31 Mayıs 2024

GAZZE'NİN HAKKI

Uluslararası sözleşmelerde, kanun metinlerinde “temel hak ve özgürlükler”in kavramsal tanımları yapılır. İnsan Hakları Evrensel Beyannamesi de böyledir. İşgal “devlet”inin kurulmasından sadece yirmi hafta sonra kabul edildiğinden beri insan hakları için temel referans metni olan 30 maddelik beyannamedeki tanımları okuduğunuzda bunların günlük hayatta neye tekabül ettiklerinden çok genel çerçeveyi görürsünüz. Halbuki anlamak ve hissetmek için detaya ihtiyaç vardır.

Detaylar…

Sırtınızı yaslayacak bir duvarınız, başınızın üstünde bir çatınız olması haktır.

Tepenize bombaların yağmasından korkmadan, gecenin, drone sesleriyle işgal edilmemiş sessizliğine uykunuzla teslim olup uyuyabilmek haktır.

Aynı yatakta uyuduğunuz kardeşinize korkudan değil, muhabbetten sarılmak haktır. 

Okula gitmek, okuldan dönünce evinizi ayakta ve ailenizi sağ bulacağınızı bilmek haktır.
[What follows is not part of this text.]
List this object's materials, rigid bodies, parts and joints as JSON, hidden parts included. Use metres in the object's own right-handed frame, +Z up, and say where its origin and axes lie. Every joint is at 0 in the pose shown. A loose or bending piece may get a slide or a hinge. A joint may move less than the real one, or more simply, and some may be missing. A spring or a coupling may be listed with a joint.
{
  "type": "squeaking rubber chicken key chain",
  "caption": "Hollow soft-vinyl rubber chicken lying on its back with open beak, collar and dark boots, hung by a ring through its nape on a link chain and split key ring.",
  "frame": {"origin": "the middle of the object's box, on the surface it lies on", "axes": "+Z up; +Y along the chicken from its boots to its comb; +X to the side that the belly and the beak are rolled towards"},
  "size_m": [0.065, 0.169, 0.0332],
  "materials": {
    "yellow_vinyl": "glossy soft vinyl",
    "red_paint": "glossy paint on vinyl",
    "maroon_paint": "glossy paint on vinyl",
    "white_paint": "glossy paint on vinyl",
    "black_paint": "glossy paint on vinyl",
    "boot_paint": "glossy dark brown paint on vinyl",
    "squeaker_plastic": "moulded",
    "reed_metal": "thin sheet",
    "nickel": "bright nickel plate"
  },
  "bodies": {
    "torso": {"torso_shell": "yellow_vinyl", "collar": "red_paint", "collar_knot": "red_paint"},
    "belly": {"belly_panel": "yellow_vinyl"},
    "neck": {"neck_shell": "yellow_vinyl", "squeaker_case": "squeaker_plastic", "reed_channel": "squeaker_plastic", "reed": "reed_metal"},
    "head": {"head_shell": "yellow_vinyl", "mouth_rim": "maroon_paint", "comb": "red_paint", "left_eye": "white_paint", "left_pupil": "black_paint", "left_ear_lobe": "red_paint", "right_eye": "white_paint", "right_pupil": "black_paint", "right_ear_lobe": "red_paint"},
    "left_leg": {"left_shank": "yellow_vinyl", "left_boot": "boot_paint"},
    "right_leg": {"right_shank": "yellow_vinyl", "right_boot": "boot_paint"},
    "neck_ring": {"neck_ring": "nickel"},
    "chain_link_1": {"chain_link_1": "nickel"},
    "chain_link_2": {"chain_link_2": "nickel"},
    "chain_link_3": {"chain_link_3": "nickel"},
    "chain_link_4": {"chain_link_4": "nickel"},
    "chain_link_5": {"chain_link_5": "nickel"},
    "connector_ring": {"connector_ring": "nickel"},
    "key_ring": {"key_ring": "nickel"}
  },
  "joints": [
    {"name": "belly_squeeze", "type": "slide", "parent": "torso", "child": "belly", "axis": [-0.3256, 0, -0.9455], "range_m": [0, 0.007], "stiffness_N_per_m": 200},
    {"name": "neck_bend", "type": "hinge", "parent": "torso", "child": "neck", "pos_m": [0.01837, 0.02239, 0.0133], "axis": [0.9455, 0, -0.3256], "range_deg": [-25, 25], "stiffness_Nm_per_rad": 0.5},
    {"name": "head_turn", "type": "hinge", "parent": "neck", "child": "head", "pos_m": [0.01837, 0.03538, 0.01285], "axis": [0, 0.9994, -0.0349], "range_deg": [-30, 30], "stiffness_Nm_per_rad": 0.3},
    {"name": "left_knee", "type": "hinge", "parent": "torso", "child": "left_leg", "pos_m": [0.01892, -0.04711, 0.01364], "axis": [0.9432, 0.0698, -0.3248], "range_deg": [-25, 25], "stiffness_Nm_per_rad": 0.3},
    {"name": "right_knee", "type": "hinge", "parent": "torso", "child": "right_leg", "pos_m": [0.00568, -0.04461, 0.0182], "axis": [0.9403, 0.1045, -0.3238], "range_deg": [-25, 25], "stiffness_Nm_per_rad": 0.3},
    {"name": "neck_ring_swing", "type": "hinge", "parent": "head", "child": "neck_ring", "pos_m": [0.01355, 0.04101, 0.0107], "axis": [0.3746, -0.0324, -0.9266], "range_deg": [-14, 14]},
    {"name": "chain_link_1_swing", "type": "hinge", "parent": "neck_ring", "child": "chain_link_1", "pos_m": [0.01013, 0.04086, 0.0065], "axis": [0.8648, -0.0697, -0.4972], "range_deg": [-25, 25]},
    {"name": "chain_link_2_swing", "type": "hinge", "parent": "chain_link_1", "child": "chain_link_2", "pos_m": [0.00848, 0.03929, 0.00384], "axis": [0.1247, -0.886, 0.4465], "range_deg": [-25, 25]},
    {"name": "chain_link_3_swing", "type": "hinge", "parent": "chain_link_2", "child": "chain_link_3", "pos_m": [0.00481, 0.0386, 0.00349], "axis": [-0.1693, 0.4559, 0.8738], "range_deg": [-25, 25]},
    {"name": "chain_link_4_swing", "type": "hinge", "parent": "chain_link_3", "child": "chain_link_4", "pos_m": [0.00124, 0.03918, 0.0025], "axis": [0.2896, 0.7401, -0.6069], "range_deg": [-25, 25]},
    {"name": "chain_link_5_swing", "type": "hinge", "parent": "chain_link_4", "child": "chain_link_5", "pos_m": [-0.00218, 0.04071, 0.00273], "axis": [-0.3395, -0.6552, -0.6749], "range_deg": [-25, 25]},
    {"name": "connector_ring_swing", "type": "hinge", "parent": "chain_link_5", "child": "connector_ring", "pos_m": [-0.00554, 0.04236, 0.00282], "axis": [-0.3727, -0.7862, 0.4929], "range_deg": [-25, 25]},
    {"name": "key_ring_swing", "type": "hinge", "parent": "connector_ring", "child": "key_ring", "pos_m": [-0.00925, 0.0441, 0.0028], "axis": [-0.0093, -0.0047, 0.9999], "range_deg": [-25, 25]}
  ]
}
İçmek ve yıkanmak için temiz su bulmak haktır.

Çocuklara bez, yetişkinlere ped bulmak haktır.

Bütün ihtiyaçlarınızı pazarlardan, marketlerden uygun bir bedel karşılığında temin etmek haktır.

Mahalleliyle camiye vakit namaza ya da haftalık ayin için kiliseye gitmek haktır. Siz oradayken ibadethanenizin başınıza yıkılmayacağını, bir sonraki ibadet için orada olacağını bilmek haktır.
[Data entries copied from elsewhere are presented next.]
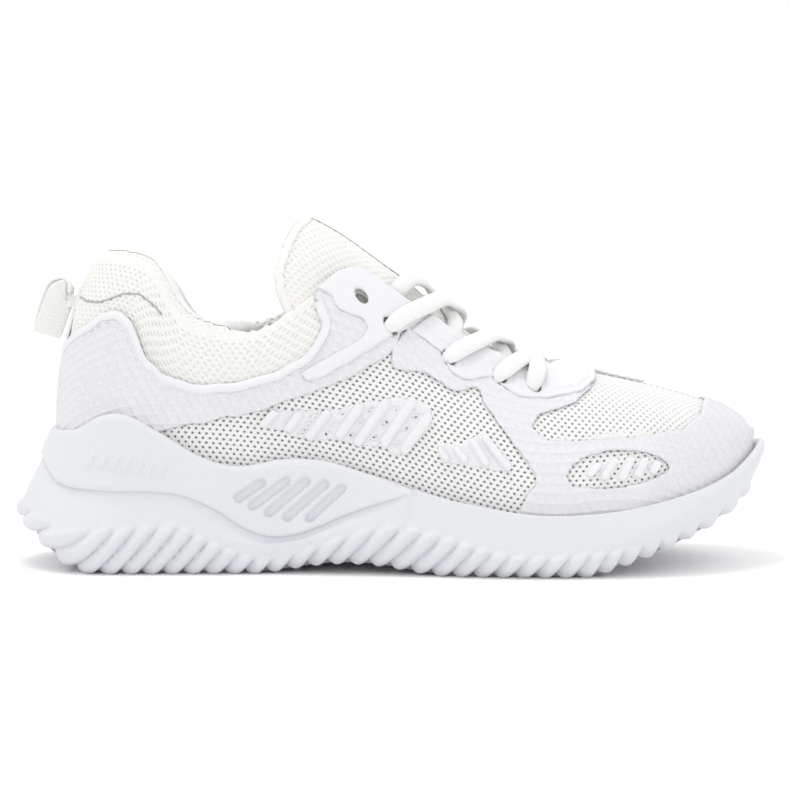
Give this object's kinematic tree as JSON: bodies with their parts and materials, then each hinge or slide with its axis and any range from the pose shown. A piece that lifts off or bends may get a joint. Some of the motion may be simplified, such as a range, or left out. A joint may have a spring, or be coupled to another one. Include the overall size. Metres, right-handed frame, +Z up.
{
  "type": "running shoe",
  "caption": "Low-cut lace-up running shoe for the right foot: knitted mesh upper, padded collar and tongue, heel pull loop and a wavy two-part foam sole with a ribbed wall.",
  "frame": {"origin": "middle of the footprint on the ground, under the shoe", "axes": "+X from heel to toe, +Z up, -Y towards the outer side of this right shoe"},
  "size_m": [0.2986, 0.1082, 0.1349],
  "materials": {
    "white_mesh": "open knitted mesh",
    "cream_mesh": "padded spacer mesh",
    "inner_fabric": "lining",
    "white_film": "embossed film, satin",
    "white_foam": "moulded foam, pebbled",
    "lace_white": "braided",
    "tape_white": "ribbed webbing"
  },
  "bodies": {
    "root": {"outsole": "white_foam", "midsole": "white_foam", "midsole_cradle": "white_foam", "strobel_board": "inner_fabric", "insole": "white_foam", "heel_counter": "inner_fabric", "toe_puff": "inner_fabric", "collar_foam": "white_foam", "lining": "inner_fabric", "collar_mesh": "cream_mesh", "vamp_mesh": "white_mesh", "quarter_mesh_lateral": "white_mesh", "quarter_mesh_medial": "white_mesh", "heel_overlay_lateral": "white_film", "heel_overlay_medial": "white_film", "eyestay_upper_lateral": "white_film", "eyestay_upper_medial": "white_film", "forefoot_overlay": "white_film", "eyestay_lower": "white_film", "collar_piping_lateral": "white_film", "collar_piping_medial": "white_film", "heel_tape": "tape_white", "tongue_base": "cream_mesh", "rear_bars_lateral": "white_film", "rear_bars_medial": "white_film", "front_bars_lateral": "white_film", "front_bars_medial": "white_film", "toe_bars_lateral": "white_film", "toe_bars_medial": "white_film", "lace": "lace_white"},
    "tongue": {"tongue_flap": "cream_mesh"},
    "pull_tab": {"pull_tab": "tape_white"}
  },
  "joints": [
    {"name": "tongue_flap_hinge", "type": "hinge", "parent": "root", "child": "tongue", "pos_m": [-0.0062, 0, 0.1212], "axis": [0, 1, 0], "range_deg": [0, 25]},
    {"name": "pull_tab_hinge", "type": "hinge", "parent": "root", "child": "pull_tab", "pos_m": [-0.128, 0, 0.1096], "axis": [0, 1, 0], "range_deg": [0, 90]}
  ]
}
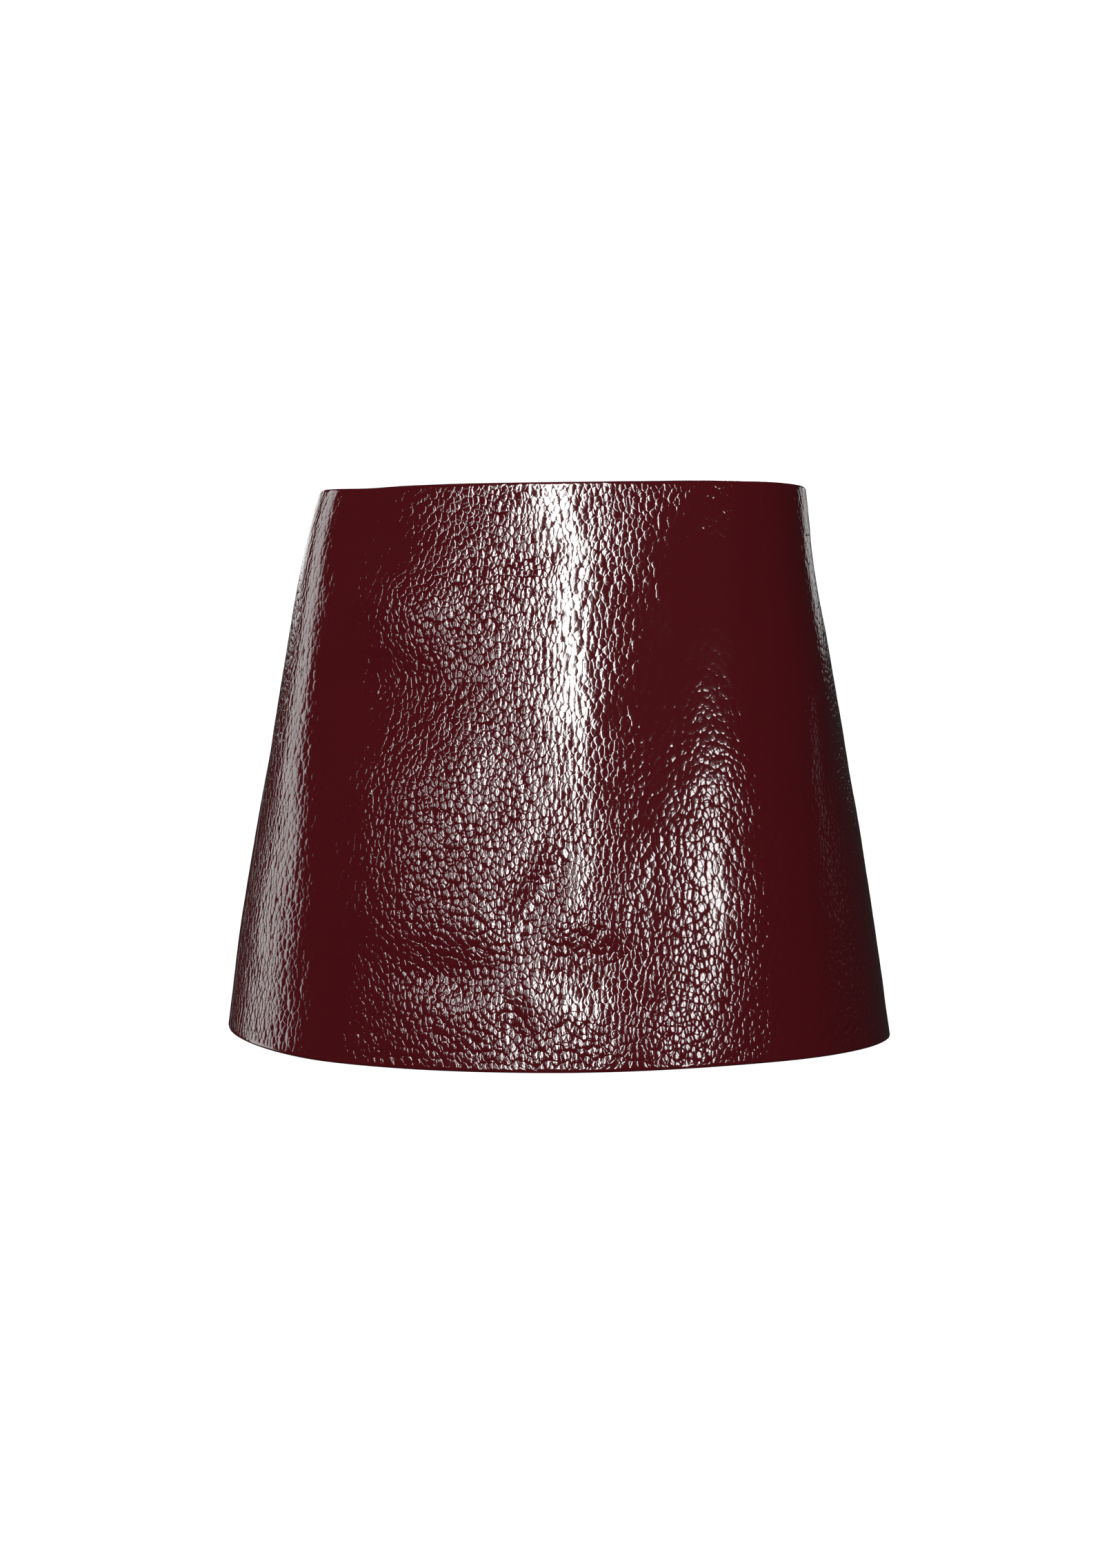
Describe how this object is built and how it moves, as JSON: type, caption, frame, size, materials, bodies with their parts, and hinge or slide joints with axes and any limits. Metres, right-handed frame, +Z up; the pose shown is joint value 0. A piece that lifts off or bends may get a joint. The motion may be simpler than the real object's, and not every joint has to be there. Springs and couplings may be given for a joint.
{
  "type": "leather skirt",
  "caption": "Low-rise A-line mini skirt in glossy crinkled patent leather, filled out as worn, with a concealed back zip and a hinged pull tab.",
  "frame": {"origin": "centre of the waist opening, level with the top edge, where the wearer holds the skirt", "axes": "+Z up along the wearer, -Y out of the front panel, +X towards the right of a viewer who faces the front"},
  "size_m": [0.4, 0.2846, 0.3387],
  "materials": {
    "patent_leather": "high-gloss burgundy patent coat over tumbled, crinkled grain; plain matt inside",
    "zip_tape": "dark burgundy woven tape with a fine coil",
    "zip_metal": null
  },
  "bodies": {
    "skirt": {"front_panel": "patent_leather", "back_panel_left": "patent_leather", "back_panel_right": "patent_leather", "zip_tape_left": "zip_tape", "zip_tape_right": "zip_tape", "zip_slider": "zip_metal"},
    "zip_pull": {"zip_pull_tab": "zip_metal"}
  },
  "joints": [
    {"name": "pull_tab_hinge", "type": "hinge", "parent": "skirt", "child": "zip_pull", "pos_m": [-0.01292, 0.09785, -0.00941], "axis": [1, 0.0026, 0], "range_deg": [0, 160]}
  ]
}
Hastanızı; yakılacağından, basılacağından, patlatılacağından korkmadan hastaneye götürmek, ziyarete gitmek haktır.

Doktorunuzu; biraz sonra öleceğinden, can güvenliği olmadığı için gitmek zorunda kalacağından endişe duymadan değiştirebilmek haktır.

Defnedecek bir cenazenizin olması ve şehirde her yerin mezarlığa dönüşmesi değil de belli bir mezarlığınızın bulunması haktır.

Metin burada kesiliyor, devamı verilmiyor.